I consider Shakespeare, and the paintings of Turner, and the music of Tallis or the Beatles, to be part of my cultural heritage. But I figured I wouldn’t lose that after a ‘Yes’ vote, because I also regard Tacitus, and Renoir, and Chopin and Abba as part of my cultural heritage; and that doesn’t mean I feel the need to have an Italian, French, Polish or Swedish passport. And I’ll be no less British when Scotland is independent than a Norwegian became less Scandinavian when Norway secured its independence from Sweden, a hundred years ago, or thereabouts. As for my English relatives, my ties to them won’t be any the less if Scotland and the rest of the UK are no longer part of the same sovereign state – any more than I love my Canadian relatives less because Scotland and Canada aren’t in a political union.
And then we had the referendum campaign.
Now, this may sound strange, but if I know for a fact that someone is lying to me, and doing so in a way that insults my intelligence, and it seems as though that same person is also trying to bully me, I might not be altogether wholly receptive to their arguments. Dear ‘Project Fear’, if ever I’d had any doubts about the case for independence, thank you for removing them.
- “Independence will mean higher mobile phone bills, because we’ll have international roaming charges”. That was what UK Government said after the relevant European Commissioner had already announced that such charges would be abolished by 2016. Did UK Government know what the Commission had said, and were lying by omission, or didn’t they know, and were simply incompetent.

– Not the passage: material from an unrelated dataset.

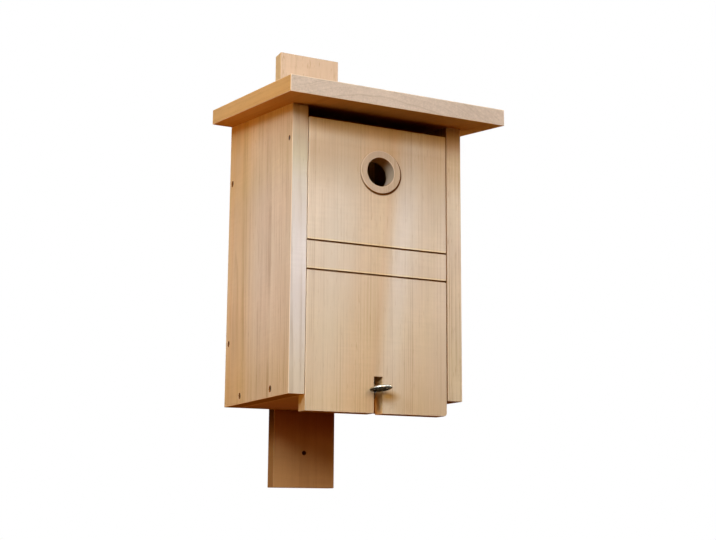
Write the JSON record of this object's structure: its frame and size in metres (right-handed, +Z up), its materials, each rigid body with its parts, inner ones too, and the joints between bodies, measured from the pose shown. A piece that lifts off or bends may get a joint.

- “You won’t be able to watch Dr Who if you’re independent”. Maria Miller MP said that, and I leave it to you, dear reader, to judge as to her credibility. But, more importantly, since the BBC sells Dr Who to around 90 countries round the world, is it remotely credible that they’d choose not to sell it to an independent Scotland?
- “A vote for independence would mean walking away from the pound”. Let’s be clear on this one. RoUK could refuse a formal currency union. Whether they’d be wise to do so is another matter entirely. But they couldn’t stop Scotland using Sterling because IT’S AN INTERNATIONALLY TRADABLE CURRENCY, but both Ed Balls and George Osborne have said, in terms, that we couldn’t use the pound. Are Ed and Gideon economically illiterate, or liars, or do they simply take us for fools? Answers on a postcard, please.

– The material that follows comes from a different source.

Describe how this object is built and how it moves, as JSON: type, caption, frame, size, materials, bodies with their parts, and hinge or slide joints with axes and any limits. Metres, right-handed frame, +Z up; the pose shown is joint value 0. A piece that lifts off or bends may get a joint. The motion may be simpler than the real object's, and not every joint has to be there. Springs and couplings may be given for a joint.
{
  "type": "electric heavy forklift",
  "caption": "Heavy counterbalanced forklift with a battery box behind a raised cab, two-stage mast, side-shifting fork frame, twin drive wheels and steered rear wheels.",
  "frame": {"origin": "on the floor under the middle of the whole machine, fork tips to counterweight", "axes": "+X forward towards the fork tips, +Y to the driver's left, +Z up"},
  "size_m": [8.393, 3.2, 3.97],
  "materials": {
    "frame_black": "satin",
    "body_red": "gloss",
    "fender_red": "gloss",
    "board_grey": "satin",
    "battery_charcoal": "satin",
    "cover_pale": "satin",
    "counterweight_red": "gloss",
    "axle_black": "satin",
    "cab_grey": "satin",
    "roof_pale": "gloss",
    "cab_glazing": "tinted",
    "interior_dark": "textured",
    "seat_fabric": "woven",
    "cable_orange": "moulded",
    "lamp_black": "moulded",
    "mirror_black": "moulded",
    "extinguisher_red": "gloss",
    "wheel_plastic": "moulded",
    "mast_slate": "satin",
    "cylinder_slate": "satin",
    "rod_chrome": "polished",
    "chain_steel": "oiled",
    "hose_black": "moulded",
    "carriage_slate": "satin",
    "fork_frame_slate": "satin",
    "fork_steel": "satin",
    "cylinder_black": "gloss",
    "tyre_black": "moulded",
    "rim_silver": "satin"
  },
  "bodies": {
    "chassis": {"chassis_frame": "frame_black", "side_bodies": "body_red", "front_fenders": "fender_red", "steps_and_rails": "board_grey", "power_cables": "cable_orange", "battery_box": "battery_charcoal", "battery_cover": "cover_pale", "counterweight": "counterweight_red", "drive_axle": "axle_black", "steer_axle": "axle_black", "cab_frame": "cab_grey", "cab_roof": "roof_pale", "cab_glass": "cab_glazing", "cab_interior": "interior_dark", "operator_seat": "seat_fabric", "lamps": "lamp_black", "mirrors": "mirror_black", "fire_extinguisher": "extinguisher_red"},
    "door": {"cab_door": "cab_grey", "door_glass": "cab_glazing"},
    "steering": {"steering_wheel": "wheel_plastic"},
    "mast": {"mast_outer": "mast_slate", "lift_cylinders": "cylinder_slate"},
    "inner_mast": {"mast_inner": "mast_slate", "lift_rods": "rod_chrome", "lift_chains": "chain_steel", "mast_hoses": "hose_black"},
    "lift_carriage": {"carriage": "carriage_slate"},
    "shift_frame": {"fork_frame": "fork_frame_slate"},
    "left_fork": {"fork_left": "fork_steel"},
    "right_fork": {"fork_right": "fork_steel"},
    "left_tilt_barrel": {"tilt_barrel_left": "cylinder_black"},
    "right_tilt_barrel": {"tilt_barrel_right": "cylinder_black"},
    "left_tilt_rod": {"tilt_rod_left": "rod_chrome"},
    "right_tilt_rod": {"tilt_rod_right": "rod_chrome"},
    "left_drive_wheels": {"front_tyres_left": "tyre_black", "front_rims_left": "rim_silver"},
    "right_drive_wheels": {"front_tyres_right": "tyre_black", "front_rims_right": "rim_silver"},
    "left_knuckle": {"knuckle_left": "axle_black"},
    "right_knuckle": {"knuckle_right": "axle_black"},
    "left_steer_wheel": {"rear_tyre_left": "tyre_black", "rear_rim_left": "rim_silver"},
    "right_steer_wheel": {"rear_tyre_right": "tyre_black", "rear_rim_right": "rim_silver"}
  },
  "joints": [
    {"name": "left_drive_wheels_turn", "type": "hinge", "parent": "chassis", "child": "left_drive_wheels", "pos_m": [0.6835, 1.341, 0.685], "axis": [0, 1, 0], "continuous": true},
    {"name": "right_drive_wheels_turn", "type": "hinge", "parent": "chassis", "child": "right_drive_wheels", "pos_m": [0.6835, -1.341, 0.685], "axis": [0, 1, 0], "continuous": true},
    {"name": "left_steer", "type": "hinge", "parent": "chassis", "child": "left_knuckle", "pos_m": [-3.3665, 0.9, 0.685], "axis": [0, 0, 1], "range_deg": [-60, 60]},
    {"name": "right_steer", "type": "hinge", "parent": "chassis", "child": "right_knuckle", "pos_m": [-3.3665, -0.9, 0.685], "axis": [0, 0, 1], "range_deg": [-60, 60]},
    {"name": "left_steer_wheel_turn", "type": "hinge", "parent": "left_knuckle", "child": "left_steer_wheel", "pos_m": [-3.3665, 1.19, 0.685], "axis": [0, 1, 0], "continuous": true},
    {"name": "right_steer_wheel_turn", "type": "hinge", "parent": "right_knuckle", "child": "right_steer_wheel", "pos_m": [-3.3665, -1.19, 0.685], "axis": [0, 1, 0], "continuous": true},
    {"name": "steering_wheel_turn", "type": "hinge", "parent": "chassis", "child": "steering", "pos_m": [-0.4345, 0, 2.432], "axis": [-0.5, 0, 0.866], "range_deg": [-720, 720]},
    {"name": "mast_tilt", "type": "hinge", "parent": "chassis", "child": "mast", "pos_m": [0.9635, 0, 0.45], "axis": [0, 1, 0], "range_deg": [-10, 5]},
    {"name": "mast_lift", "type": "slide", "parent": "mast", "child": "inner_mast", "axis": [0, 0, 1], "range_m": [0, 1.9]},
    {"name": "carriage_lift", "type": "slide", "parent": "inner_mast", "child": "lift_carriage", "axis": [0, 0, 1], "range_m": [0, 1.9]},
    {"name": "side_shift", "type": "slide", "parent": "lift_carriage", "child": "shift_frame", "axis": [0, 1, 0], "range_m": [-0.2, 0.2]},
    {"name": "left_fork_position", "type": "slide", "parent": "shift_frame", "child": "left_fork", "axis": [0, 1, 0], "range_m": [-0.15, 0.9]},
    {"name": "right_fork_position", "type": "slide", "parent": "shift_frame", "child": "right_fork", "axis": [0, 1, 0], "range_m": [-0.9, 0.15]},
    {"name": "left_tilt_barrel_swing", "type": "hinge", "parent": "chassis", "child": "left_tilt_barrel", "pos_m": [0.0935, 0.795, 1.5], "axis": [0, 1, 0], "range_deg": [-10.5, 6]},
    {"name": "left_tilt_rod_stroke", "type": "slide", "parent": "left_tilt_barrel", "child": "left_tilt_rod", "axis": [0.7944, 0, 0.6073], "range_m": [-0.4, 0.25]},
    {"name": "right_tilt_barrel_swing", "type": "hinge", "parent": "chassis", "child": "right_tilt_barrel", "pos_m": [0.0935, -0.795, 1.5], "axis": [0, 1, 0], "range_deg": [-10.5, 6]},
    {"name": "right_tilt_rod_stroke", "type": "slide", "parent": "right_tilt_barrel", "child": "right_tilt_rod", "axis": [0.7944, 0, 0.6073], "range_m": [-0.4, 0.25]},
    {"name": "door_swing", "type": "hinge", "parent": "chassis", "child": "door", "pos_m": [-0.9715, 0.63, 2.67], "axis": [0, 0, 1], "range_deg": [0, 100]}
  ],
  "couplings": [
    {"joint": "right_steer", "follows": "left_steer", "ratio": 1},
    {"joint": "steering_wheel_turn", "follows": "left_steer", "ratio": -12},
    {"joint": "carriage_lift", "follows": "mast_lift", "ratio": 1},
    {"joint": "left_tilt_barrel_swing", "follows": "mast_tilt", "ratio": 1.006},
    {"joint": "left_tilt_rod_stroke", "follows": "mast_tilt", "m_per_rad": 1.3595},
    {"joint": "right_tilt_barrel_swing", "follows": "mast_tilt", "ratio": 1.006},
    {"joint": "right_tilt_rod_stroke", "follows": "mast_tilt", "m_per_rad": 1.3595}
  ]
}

- And then we had Lord Robertson’s warnings that a ‘Yes’ vote would be ‘cataclysmic’, and would be welcomed by the ‘forces of darkness’ throughout the world. I’m just a tiny bit sceptical that independence would, swiftly and inevitably, be followed by invasion, with fire and sword, by hordes of Vandals, Vikings, Visigoths, Dothraki Khalasars, and assorted flesh-eating zombies.
What’s also really got my goat is the way Unionist politicians –of whatever party – say one thing to an English audience, and say the exact opposite to a Scottish one, and THINK WE WON’T NOTICE.
- Take Corporation Tax, for example. The Scottish Government says it intends to cut the rate. We’re told that’s economic folly, and would lead to a ‘race to the bottom’, and to tax competition, which is a BAD THING. Gordon Brown and George Osborne have both, as UK Chancellors, cut the rate of Corporation Tax. Funnily enough, in their budget speeches when they announced these cuts, they said it was a good thing.
- Then there’s the issue of more powers for Holyrood if we vote ‘no’. ‘Better Together’ tells Scots that additional powers are ‘guaranteed’ while Johann Lamont was simultaneously telling the Northern Echo that people in the North East of England shouldn’t believe talk of more powers for Scotland, because that was just ‘propaganda’.
- And then there’s the oil again. When David Cameron talks to a non-Scottish audience, the oil is going to last for years, and each new discovery is an enormous boon to the UK economy. But when he talks to a Scottish audience, the oil will run out soon, and the income is ‘volatile’, and we’d be ‘over-reliant’ on it – despite the fact that oil revenues in an independent Scotland would account for half of their contribution to Norway’s economy.
So by now, you’ll have realized that I ‘d become more than a little annoyed at what the ‘Better Together’ campaign had been telling me. It wasn’t the only thing that annoyed me, however. My Mum was from Glasgow. So it angers me, too, that in a resource-rich, First World country, male life expectancy in parts of that city is worse than it is in North Korea; and some of the money that’s been spent on Crossrail, or the Millennium Dome, or the London Olympics might have been better spent on fixing that.
But, at the end of the day, being a proud Scot, or being angry or annoyed isn’t, at least for me, the only reason to vote ‘Yes’. I’ve decided to do so for positive reasons.
Scotland is a land blessed with vast natural resources; with a diverse, well-balanced economy and comparative advantage in a range of industries – tourism, food and drink, life sciences, energy, and financial services. And we have more highly ranked universities than the UK, the US, or pretty much any other country in Europe. That’s a list of advantages that the vast majority of independent countries round the world would give their right arm for.
Adam Smith once wrote that “the real tragedy of the poor is the poverty of their aspirations”. The real tragedy for Scotland would be if we vote ‘no’ because too many of us don’t dare to aspire to a better future.
That’s why – and not just for my Mum and Dad – I’m voting ‘Yes’.